C’est un règlement de comptes par communiqués de presse interposés qui secoue une fois encore le dédale judiciaire opposant la famille de Lahcen Jakhoukh, fondateur du groupe Satram décédé le 9 juin 2015, à Mustapha Aziz, qui murmurait autrefois à l’oreille du défunt et dirige aujourd’hui le groupe Drapor, filiale de Satram.
Le 2 février, Satram Marine, société de droit marocain, annonce dans un communiqué publié sur le site de Drapor avoir récemment appris «avec soulagement» l’arrestation à Libreville du Marocain Mohamed Ait Ben Ali, directeur général de la société de droit gabonais Satram EGCA.
Son arrestation intervient suite à l’émission, le 1er août 2014 par la justice marocaine, d’un mandat d’arrêt national et international contre l’homme d’affaires pour «abus de confiance et participation dans l’usage de mauvaise foi des fonds et créances de la société, sachant que la disposition s’oppose aux intérêts économiques de cette dernière, à des fins personnelles et donne la priorité à une autre société dans laquelle il a des intérêts directs et indirects en participant dans un fonds commun de mauvaise foi», précise le communiqué.
Des «détournements» chiffrés à 600 millions de dirhams et 150 millions d’euros
Mohamed Ait Ben Ali est également accusé de «gestion illégale et sans qualité de Satram EGCA, avec recours à des méthodes mafieuses, sous la protection complaisante de trois anciens ministres : Magloire Ngambia (ex-conseiller du président Ali Bongo Ondimba, ndlr), Etienne Ngoubou (au Pétrole) et Séraphin Moundounga (à la Justice)». Les deux premiers seraient actuellement incarcérés au Gabon pour détournements de deniers publics, tandis que le troisième aurait pris ses jambes à son cou en Europe.
«L’arrestation de l’inculpé Ait Ben Ali permettra, sans aucun doute, aux enquêteurs du Gabon et du Maroc, d’évaluer plus précisément l’étendue des détournements faramineux commis dans ces pays et qui dépasseraient 600 millions de dirhams au Maroc, et 150 millions d’euros au Gabon», lit-on à la fin du communiqué.
Deux groupes distincts
Cinq jours plus tard, Satram, dirigée par le clan Jakhoukh, tire à boulets rouges sur ces informations «dont la crédibilité reste à prouver». Dans un communiqué, le groupe explique que les familles Jakhoukh et Alj sont les détentrices exclusives et à parité de la totalité du capital de Satram EGCA, précisant que «les sociétés EGCA SA et Satram SA existent distinctement et ne sont pas constituées en groupe». «Il s’agit de deux entités séparées qui n’ont aucun lien juridique», insiste une source de Satram contactée par Yabiladi.
Par ailleurs, Satram souligne également que les familles Jakhoukh et Alj «n’ont décelé aucune braderie des biens de leur société ni initié aucune action à l’encontre de Monsieur Mohamed Ait Ben Ali, son directeur général dont le mandat, toujours en cours, ne souffre d’aucun vice légal». «Elles prennent acte de l’interpellation de Monsieur Mohamed Ait Ben Ali dans le cadre d’une enquête judiciaire dont les motifs leur sont inconnus et attendent de connaître les suites de l’affaire», poursuit le communiqué. «On devrait savoir aujourd’hui si son interpellation sera permanente.

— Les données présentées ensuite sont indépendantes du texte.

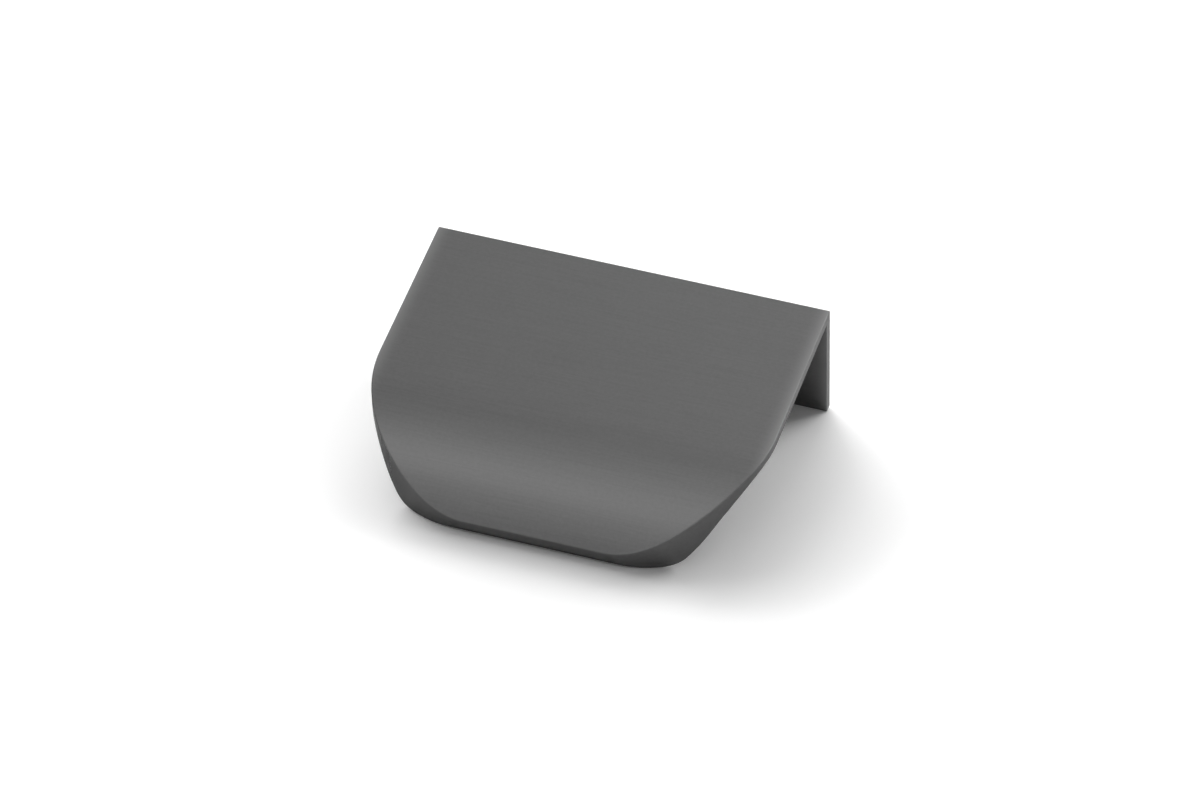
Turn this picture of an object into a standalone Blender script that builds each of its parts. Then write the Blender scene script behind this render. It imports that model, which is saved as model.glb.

Il a été arrêté, c’est comme une garde à vue», défend maladroitement notre source.
Le clan Alj et Jakhoukh, «solidaires», soutiennent enfin qu’ils «ne peuvent passer sous silence l’abjecte propagande d’un certain ‘légataire universel’ se désignant prétentieusement comme ‘compagnon de mute’ de feu Lahcen Jakhoukh» (sic).
Malgré notre insistance, notre source n’a pas «pu» nous mettre en contact avec d’autres responsables plus loquaces, arguant qu’ils ne «pourraient probablement pas [nous] en dire davantage».